Written by Amy Cortese

The name said it all. FinTech Acquisition Corp., a $100 million special purpose acquisition company, or SPAC, was created last year by banking executives to acquire a company in the booming financial tech space. And on March 9 it did just that, snagging CardConnect, a Pennsylvania-based payments processor, for $350 million in cash and stock.

It was fintech’s first SPAC deal, prompting the question: will we see more?

“A SPAC is a prism for what’s current, thematic and interesting for investors,” says Doug Ellenoff, founding partner at Ellenoff Grossman & Scholes, a New York law firm that has provided counsel to many SPACs, including FinTech Acquisition Corp.

By that definition, the answer might be yes.
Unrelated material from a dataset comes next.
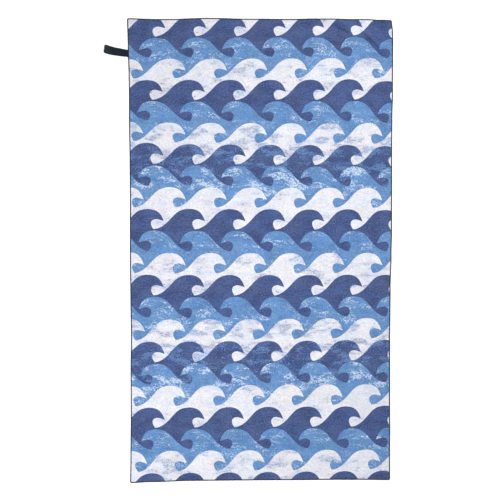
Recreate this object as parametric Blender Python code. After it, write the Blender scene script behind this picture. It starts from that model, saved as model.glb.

SPACs are “blank check” companies that raise funds through a public offering in order to finance an acquisition or merger. They may target a particular industry—for example, oil and gas, or restaurants—but beyond that, the SPAC sponsors and their investors have no clue as to what the eventual acquisition will be. The idea is that the SPAC management’s experience in a particular field will allow them to identify an attractive acquisition candidate and execute on it.

For that reason, SPACs tend to be created by well known individuals: FinTech Acquisition Corp is led by The Bancorp Inc. founder and financial services pioneer Betsy Cohen and her son (and Bancorp. CEO) Daniel Cohen. Hedge fund investor Bill Ackman has been an active SPAC sponsor. And former VP Dan Quayle and former Notre Dame football coach Lou Holtz were involved in an (ill fated) SPAC in 2007.

Once the SPAC’s IPO is complete, it typically has up to two years to complete an acquisition. If it fails, the SPAC must return investors’ money (which has been held in escrow) and the sponsors lose any risk capital they contributed.

These acquisition vehicles have a long—and checkered—history dating to 1993, when the SEC issued Rule 419 to govern blind pools. SPACs hit a fevered peak in 2007, when 66 SPACs debuted, accounting for more than a fifth of all IPOs.